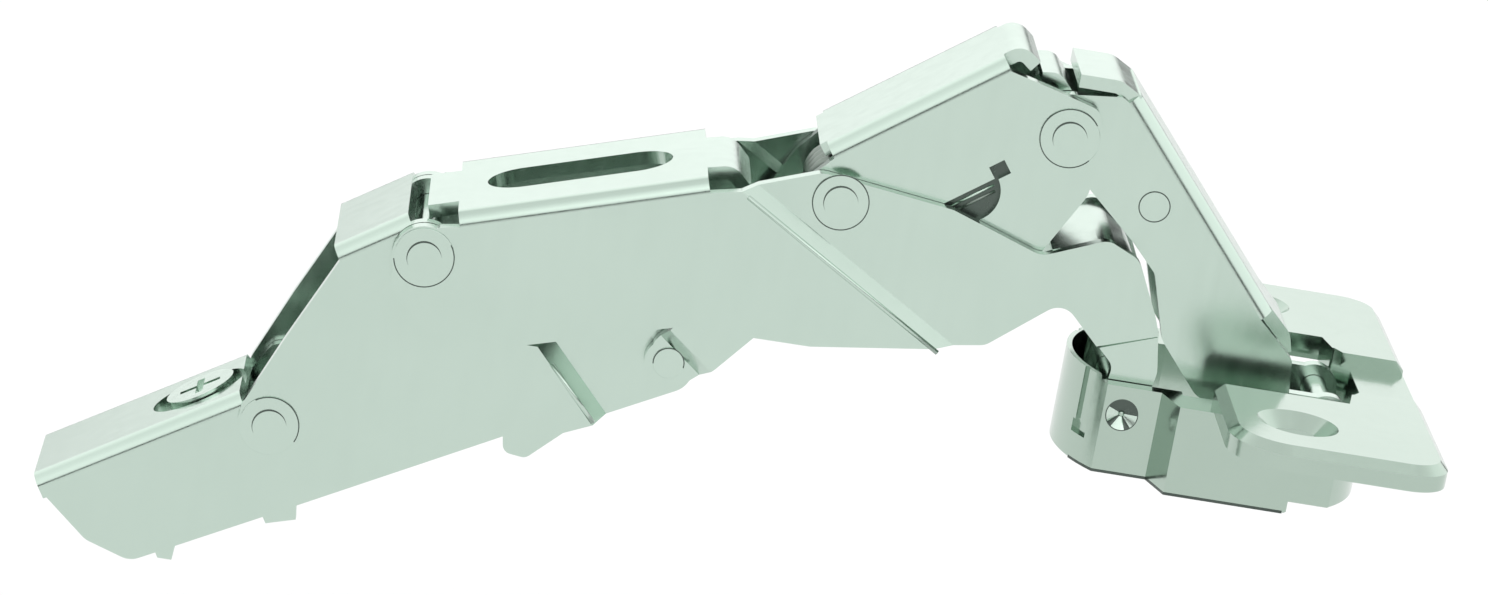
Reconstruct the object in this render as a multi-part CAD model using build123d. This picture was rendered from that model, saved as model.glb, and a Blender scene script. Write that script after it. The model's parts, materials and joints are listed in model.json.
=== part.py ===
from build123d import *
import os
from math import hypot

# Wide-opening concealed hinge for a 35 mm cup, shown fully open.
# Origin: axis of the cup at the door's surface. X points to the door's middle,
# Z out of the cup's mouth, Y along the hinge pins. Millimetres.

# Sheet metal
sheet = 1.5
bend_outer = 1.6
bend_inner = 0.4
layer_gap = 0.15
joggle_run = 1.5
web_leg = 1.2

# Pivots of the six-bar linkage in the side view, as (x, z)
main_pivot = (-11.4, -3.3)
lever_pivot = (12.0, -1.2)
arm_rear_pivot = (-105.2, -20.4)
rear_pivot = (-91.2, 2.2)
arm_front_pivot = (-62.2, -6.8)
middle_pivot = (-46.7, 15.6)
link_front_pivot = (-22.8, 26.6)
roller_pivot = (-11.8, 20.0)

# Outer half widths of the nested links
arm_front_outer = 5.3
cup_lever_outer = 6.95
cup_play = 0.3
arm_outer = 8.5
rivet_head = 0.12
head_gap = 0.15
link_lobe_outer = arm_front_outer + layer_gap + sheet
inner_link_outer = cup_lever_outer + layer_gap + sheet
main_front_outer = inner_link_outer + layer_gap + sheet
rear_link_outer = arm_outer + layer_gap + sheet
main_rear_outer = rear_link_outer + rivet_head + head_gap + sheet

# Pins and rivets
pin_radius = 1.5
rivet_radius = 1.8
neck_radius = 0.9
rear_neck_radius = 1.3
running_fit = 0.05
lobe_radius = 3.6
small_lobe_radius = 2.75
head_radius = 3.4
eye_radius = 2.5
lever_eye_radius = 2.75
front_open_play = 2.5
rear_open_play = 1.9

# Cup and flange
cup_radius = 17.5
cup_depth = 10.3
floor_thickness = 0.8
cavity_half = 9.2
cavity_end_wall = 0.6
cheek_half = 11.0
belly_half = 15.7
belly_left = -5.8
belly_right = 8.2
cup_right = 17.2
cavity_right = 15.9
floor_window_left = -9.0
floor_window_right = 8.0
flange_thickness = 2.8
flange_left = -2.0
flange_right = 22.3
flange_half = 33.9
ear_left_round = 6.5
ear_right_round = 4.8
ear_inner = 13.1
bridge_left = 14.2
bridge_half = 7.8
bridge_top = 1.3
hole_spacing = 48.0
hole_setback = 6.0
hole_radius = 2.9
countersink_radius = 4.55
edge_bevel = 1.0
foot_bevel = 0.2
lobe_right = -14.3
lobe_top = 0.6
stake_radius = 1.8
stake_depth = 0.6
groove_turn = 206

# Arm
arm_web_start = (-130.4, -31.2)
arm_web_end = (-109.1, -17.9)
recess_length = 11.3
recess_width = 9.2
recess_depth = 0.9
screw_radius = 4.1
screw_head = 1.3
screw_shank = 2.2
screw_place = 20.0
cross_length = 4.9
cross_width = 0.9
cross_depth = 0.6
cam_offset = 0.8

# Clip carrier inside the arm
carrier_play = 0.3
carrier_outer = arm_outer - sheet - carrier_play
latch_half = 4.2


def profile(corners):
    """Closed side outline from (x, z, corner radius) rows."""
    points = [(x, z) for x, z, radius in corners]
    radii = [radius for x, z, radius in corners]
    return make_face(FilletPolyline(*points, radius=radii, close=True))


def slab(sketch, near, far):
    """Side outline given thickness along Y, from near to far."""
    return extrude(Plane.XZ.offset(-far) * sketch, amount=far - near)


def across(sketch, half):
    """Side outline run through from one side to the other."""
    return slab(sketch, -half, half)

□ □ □

Work required:
Reproduce verbatim only this range: the first line of the material through the line that contains "from math import hypot", inclusive.

Expected output:
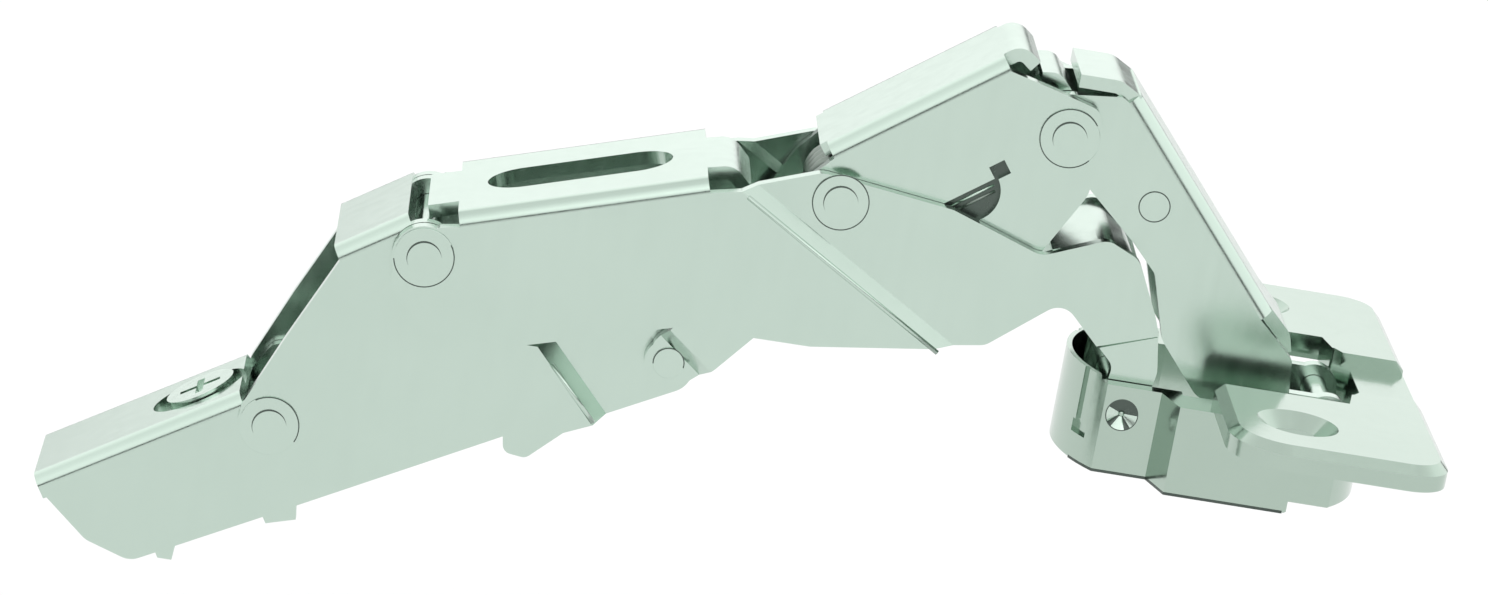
Reconstruct the object in this render as a multi-part CAD model using build123d. This picture was rendered from that model, saved as model.glb, and a Blender scene script. Write that script after it. The model's parts, materials and joints are listed in model.json.
=== part.py ===
from build123d import *
import os
from math import hypot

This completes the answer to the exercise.